Making marinara yields a sauce with much less sugar than most commercially prepared varieties. A bit of sugar does bring out tomatoes’ sweetness, but I also add balsamic or apple-cider vinegar for a sweet-tart contrast.

Here’s how to do it:

In a tablespoon of olive oil over medium heat, sweat 1/2 cup chopped red, white or yellow onion. When onion is translucent, add 1 peeled and minced garlic clove; stir for 30 seconds until fragrant. Season with 1/4 teaspoon red-pepper flakes and dried or fresh herbs of choice (thyme, oregano, marjoram, savory and rosemary all are nice).

Add 1/4 cup tomato paste and let cook, stirring occasionally, for a few minutes until fragrant. Splash 2 tablespoons of red wine, Marsala or sherry into pan, increase heat to medium-high, stir to combine, reduce heat and simmer gently for several minutes.
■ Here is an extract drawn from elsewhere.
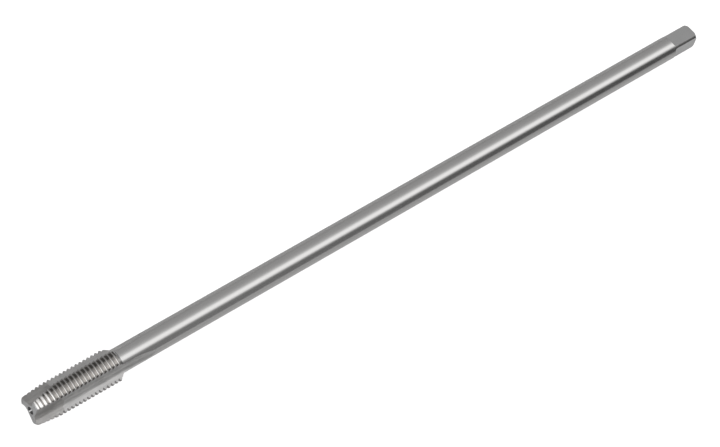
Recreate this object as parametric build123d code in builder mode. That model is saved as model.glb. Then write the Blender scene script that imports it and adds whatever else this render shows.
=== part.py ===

Drain a 28-ounce can of whole tomatoes; dice, size depending on how large you like tomato chunks in your sauce. Alternatively, use a 28-ounce can of chopped tomatoes. Add to pan of aromatics and tomato paste, stir to combine and simmer for several minutes.

Taste for seasoning, adding 1 teaspoon sugar and 1/2 teaspoon salt. Splash in a teaspoon or so of balsamic or apple-cider vinegar, if you like.

This makes enough for an 8-by-8-inch dish of lasagna, manicotti, eggplant Parmesan or other baked pasta dish or 4 servings of pasta tossed in sauce.